# Shotty recommendation



## Sdtactac (Sep 7, 2018)

Looking to try my hand at duck hunting don’t have much of a budget for a semi auto so I was just thinking about getting a used Mossberg 500. Any thoughts reccomendations would be appreciated.


----------



## Muddy (May 7, 2017)

Look for an older Remington 870. They were built better than the Mossberg. The Mossberg will kill a duck though. It also depends on what gun fits you better. Check out several guns.


----------



## BrodyC (Jan 4, 2018)

I don’t think you can go “wrong” with either a Remington 870 or a Mossberg 500. 
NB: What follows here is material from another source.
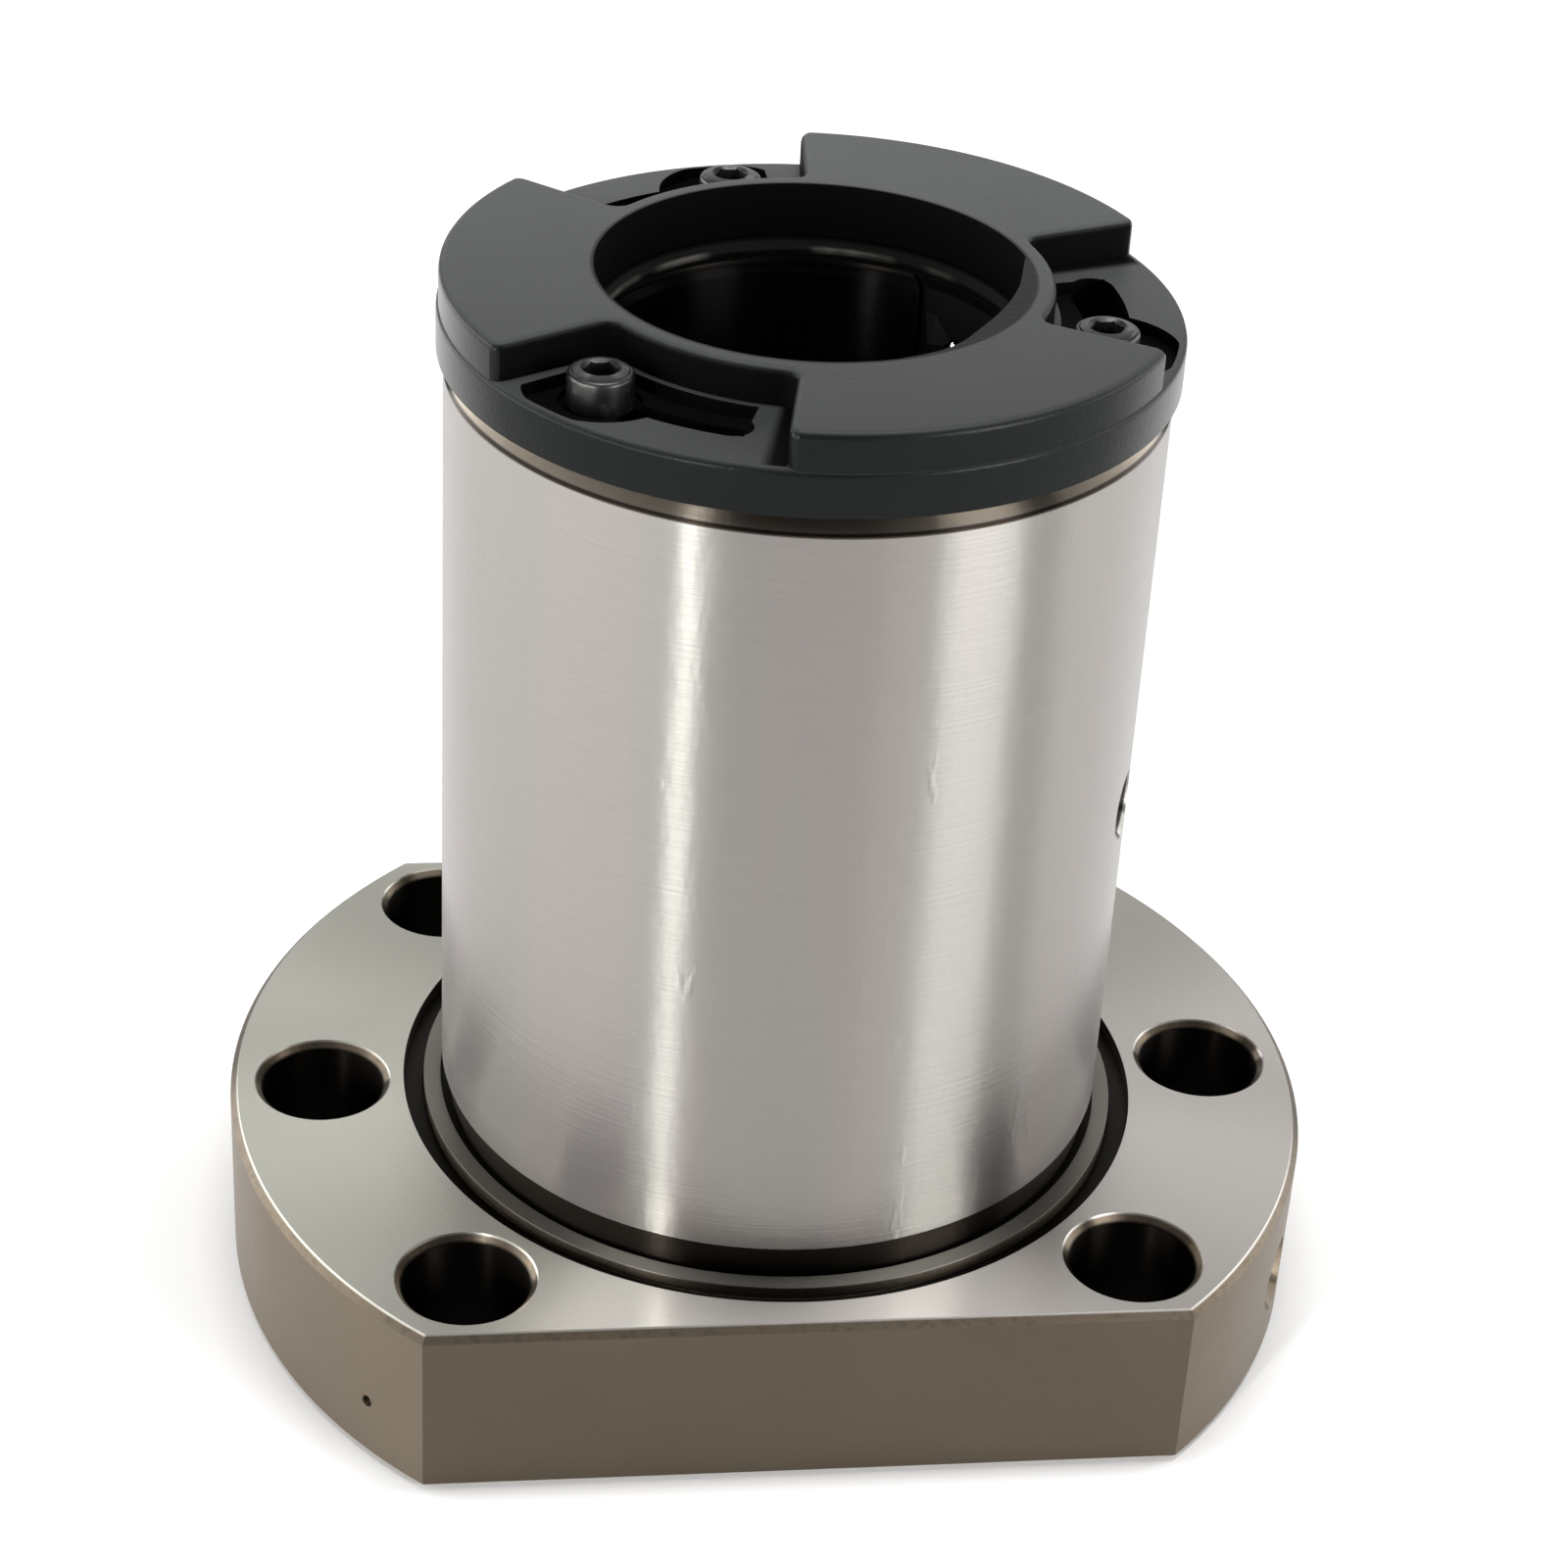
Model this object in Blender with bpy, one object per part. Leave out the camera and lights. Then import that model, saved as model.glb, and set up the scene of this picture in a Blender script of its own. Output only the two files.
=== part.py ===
"""Flanged ball screw nut for a 20 mm screw of 10 mm lead, standing on its flange.

The nut is one steel body with a Gothic arch ball track, closed at each end by a moulded cap.
The balls run up the track, are lifted out by a deflector, and come back down a drilled passage.
Units are metres, +Z runs up the screw axis, and the origin is the middle of the flange face.
"""

from math import acos, asin, atan, atan2, ceil, cos, floor, hypot, pi, radians, sin, sqrt

import bmesh
import bpy
from mathutils import Matrix, Vector

MM = 0.001

# Steel body and flange
nut_length = 58.0 * MM
body_diameter = 36.0 * MM
flange_diameter = 59.0 * MM
flange_thickness = 10.0 * MM
flats_width = 44.0 * MM
edge_chamfer = 0.4 * MM
body_chamfer = 0.8 * MM
relief_depth = 0.4 * MM
relief_height = 2.0 * MM
ridge_reach = 1.05 * MM
face_groove_width = 1.15 * MM
face_groove_depth = 0.8 * MM

# Bolt holes, three on each side of the flats
bolt_hole = 6.6 * MM
bolt_hole_chamfer = 0.4 * MM
bolt_inset = 5.0 * MM
bolt_flat_inset = 4.68 * MM
bolts_per_side = 3

# Screw thread and balls
lead = 10.0 * MM
ball_diameter = 3.175 * MM
land_diameter = 21.2 * MM
land_step = 0.35 * MM
groove_conformity = 0.55
running_clearance = 0.2 * MM
track_inset = 4.5 * MM

# Ball return
return_bend = 4.4 * MM
deflector_wall = 0.4 * MM
deflector_depth = 4.0 * MM

# End caps, measured from their outer face
cap_thickness = 4.2 * MM
cap_overhang = 0.35 * MM
cap_bore_gap = 0.15 * MM
collar_wall = 1.55 * MM
cap_edge_round = 0.5 * MM
cap_rim_step = 0.2 * MM
cap_rim_height = 2.1 * MM
pocket_count = 3
pocket_depth = 1.9 * MM
pocket_start = radians(209.5)
pocket_angle = radians(50.0)
slot_angle = radians(34.0)
flange_cap_sink = 0.2 * MM
flange_cap_turn = radians(128.0)

# The tongue of each cap and wiper that rides in the groove of the screw
tongue_angle = radians(332.0)
tongue_height = 1.0 * MM
tongue_width = 1.8 * MM

# Wiper rings
wiper_lip = 0.25 * MM
wiper_wall = 1.35 * MM
wiper_thickness = 1.1 * MM

# Cap screws, M2 socket heads
head_gap = 0.5 * MM
screw_angle = radians(11.0)
screw_size = 2.0 * MM
screw_head = 3.4 * MM
screw_head_height = 1.7 * MM
screw_chamfer = 0.2 * MM
screw_sink = 0.95 * MM
screw_length = 6.0 * MM
hex_size = 1.5 * MM
hex_depth = 0.9 * MM
tapped_spare = 1.3 * MM

# Lubrication port in the flange edge and blind hole in the side of the body
port_diameter = 3.5 * MM
port_wall = 4.85 * MM
port_drill = 1.6 * MM
port_angle = radians(-25.0)
port_height = 4.5 * MM
port_rise = 4.2 * MM
side_hole = 3.0 * MM
side_hole_depth = 2.4 * MM
side_hole_angle = radians(-21.0)
side_hole_height = 31.0 * MM

# Fits and facets
seat_gap = 0.3 * MM
round_steps = 60
ring_steps = 48
hole_steps = 18
screw_steps = 12
track_steps = 36
passage_steps = 10
bend_steps = 6
flange_steps = 24
tongue_rows = 1.4 * MM
ball_sides = 6
ball_shoulder = radians(27.0)
overcut = 1.0 * MM
skim = 0.1 * MM

# Sizes that follow
body_radius = body_diameter / 2
flange_radius = flange_diameter / 2
land_radius = land_diameter / 2
ball_radius = ball_diameter / 2
ball_pitch = 0.985 * ball_diameter
passage_radius = ball_radius + running_clearance
track_radius = land_radius - land_step
return_radius = (body_radius + land_radius) / 2
deflector_width = 2 * (passage_radius + deflector_wall)

groove_inner_radius = body_radius + ridge_reach
groove_outer_radius = groove_inner_radius + face_groove_width
bolt_radius = flange_radius - bolt_inset

cap_radius = body_radius + cap_overhang
cap_bore_radius = land_radius + cap_bore_gap
collar_radius = cap_bore_radius + collar_wall
recess_radius = cap_radius + seat_gap
cap_seat = cap_thickness + flange_cap_sink + seat_gap
steel_length = nut_length - cap_thickness - seat_gap
wiper_bore_radius = land_radius - wiper_lip
wiper_radius = wiper_bore_radius + wiper_wall
port_foot_radius = recess_radius + port_wall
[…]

My personal preference would be the Remington. They are solid and proven.


----------



## bumpus (Jan 17, 2015)

I've had a few different mossbergs in my life never had any issues. I know a few guys that use Remington's but prefer the 870s from the 80s.


----------



## STRONGPERSUADER (Nov 5, 2006)

I think they are talking about the 870 wingmasters and not the 870 express. Wingmasters are an excellent field fun but you will pay for one.


----------



## Bprice1031 (Mar 13, 2016)

Remington 870 Super Magnum is very versatile and affordable, also much cheaper than a Wingmaster.


----------



## ducknut141 (Apr 26, 2017)

Either gun will work. Get what you can afford but most important what fits with waterfowl clothes on remember it's cold when you hunt. _DON"T_* wast* your money on super mags a 3" shell is all you need for ducks or geese. If you have friends that waterfowl hunt beg some different kinds shells from them and pattern your gun and find a choke shell combination that is affordable and your gun likes. Don't by into faster shells are better or more expensive are better. I shoot $12 a box 1400 fps steel and they work perfectly. If you end up with a Remington Improved cylinder will most likely be your go to choke tube. I have done over 500 shell, choke, gun, pattern tests with different gun makes and every Remington I have tested has liked factory Improved cylinder the best.


----------



## $diesel$ (Aug 3, 2018)

I've had an 870 Super mag since they came out with the composit stock (30 years?).
Can't waterfowl any more cuz i'm old with a horrible back.
These guys are correct, buy what you can afford but go with the Remy if you can. There have been literally 1000's of rounds through mine with no adverse affect.
My first Moss. 500 i bought from a friend. Had to take it in the first week to get the safty cleaned up (burr on inside) and chamber opened up. Any high powered shell shot through her would expand in the chamber and had to be forced out with a stick.
Kept that gun for a whole 2 weeks.


----------



## floater99 (May 21, 2010)

Hard to beat a Rem or Mosb if you go Mosb I had great use from a 835 and only shot 3'' for duck hunting and 3 1/2 only for turkeys I liked the over bored brl on the 835s for the pattering I used mine as a oar once also


----------



## sherman51 (Apr 12, 2011)

STRONGPERSUADER said:


> I think they are talking about the 870 wingmasters and not the 870 express. Wingmasters are an excellent field fun but you will pay for one.


the older wingmaster is built like a tank. if you find a good used one at a good price it'll make you a great gun. but the lighter newer express will still kill birds but then a Mossberg will kill them to. so just get what your budget will allow. but I would keep my eye out for a wingmaster.
sherman


----------



## Pike (Apr 7, 2004)

I have been shooting a Benelli Nova for quite a few years. It has been a great gun, and they are affordable.


----------